Sultan Recording Company, headquartered in Detroit, was a short-lived label started c. 1946 by Morton Sultan (1921 - 1983).

Its gimmick was "Double-header hits," meaning that two different artists shared each 78 rpm.

As far as is known only three jazz artists recorded for Sultan: Red Saunders, Eddie Wiggins and Sonny Thompson. The only other known Sultan recording is of songs in Hebrew and Yiddish, recorded in Detroit by a synagogue cantor in 1946.

==Releases==
===Series 2500===
Its three jazz 78s were recorded in Chicago in June 1946:
- 2501 - Side A: "Orientale" (Wiggins) - Eddie Wiggins Sextette - Musicians: Eddie Wiggins (as -2; ob -1); Gene Russell (p); Red Cody (vib); Frank Gassi (eg); Jack Fonda (b); Steve Varela (d).
- 2501 - Side B: "Red, the Be Bop Guy" ("Red" Saunders and His Band, which included an unannounced guest appearance by Buster Bennett) - Musicians: Red Saunders (d, voc, ldr); George "Sonny" Cohn (tp); Joseph "Buster" Bennett (voc, as -1); Nat Jones (as); Leon Washington (ts); Porter Derrico (p); Mickey Sims (b).
- 2502 - Side A: "South Side Boogie" (Thompson) - Sonny Thompson, Prince of the Ivories.
- 2502 - Side B: "Onyx Jump" (Wiggins) - Eddie Wiggins Sextette.
- 2503 - Side A: "Vi, Tell Me Why" (Dean-Saunders) - "Red" Saunders and His Band.
- 2503 - Side B: "Sonny's Boogie" (Thompson) - Sonny Thompson, Prince of the Ivories.

===Series 1000===
- 1000 - Side A: "Hatikvah"; Side B: "Ich fur Aheim" - Cantor Hyman Adler of Congregation B'nai David in Detroit.
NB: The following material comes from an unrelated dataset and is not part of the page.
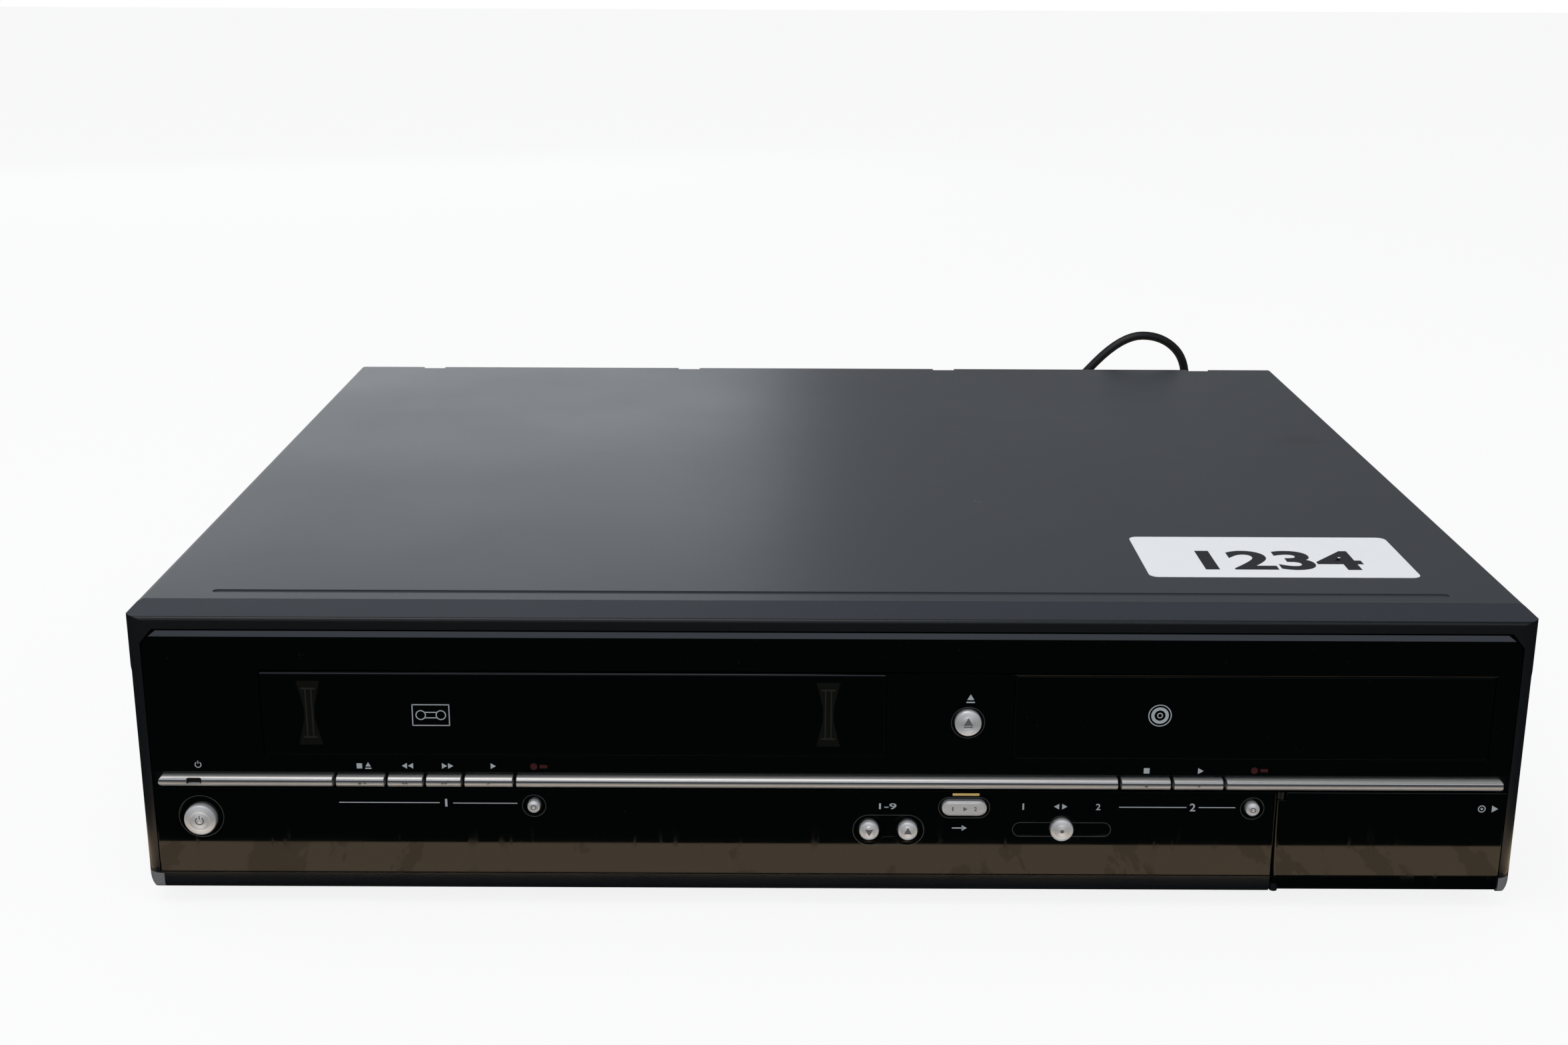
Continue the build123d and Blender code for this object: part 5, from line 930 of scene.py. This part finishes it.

"Hatikvah", sung in Hebrew, would, in two years' time, become the national anthem of Israel, while "Ich fur Aheim" was a Yiddish popular song.

==Critical reviews==
The two Sonny Thompson sides were reviewed by Metronome in its September 1946 issue: "This is the pianist who came into the Café Society Uptown two months ago. It's said he's potentially great, but since both these sides are just so much fast flashy boogie woogie, with a meaningless pseudo-classical departure, we'll reserve our raves."

Reviewing Saunders' "Red, the Be Bop Guy", Metronome said, "Saunders' little Chicago band does a vocal novelty that sounds more like typical jump music than be bop. It's a medium-tempo blues with a good beat and some tricky alto by Nat Jones. The same Mr. Jones, who played clarinet for the Duke for a while some three years ago, plays a sweet solo on 'Vi,' but the band and performance are out of kilter and perhaps a trifle off center."

The October 1946 issue of Metronome, referring to the Eddie Wiggins sides: "This little band from Chicago, which opened at New York's Aquarium last month, jumps healthily in 'Onyx,' with good solos by alto and vibes and some spirited riffing. Nothing sensational here, but very good for an unknown band of which you expected nothing. 'Orientale' shifts the alto man to oboe for a performance that sounds alarmingly like its title and is a weird mixture of exotic sound effects and jump piano. It gets better as it goes along and turns out to be a fast blues, then back comes that oboe."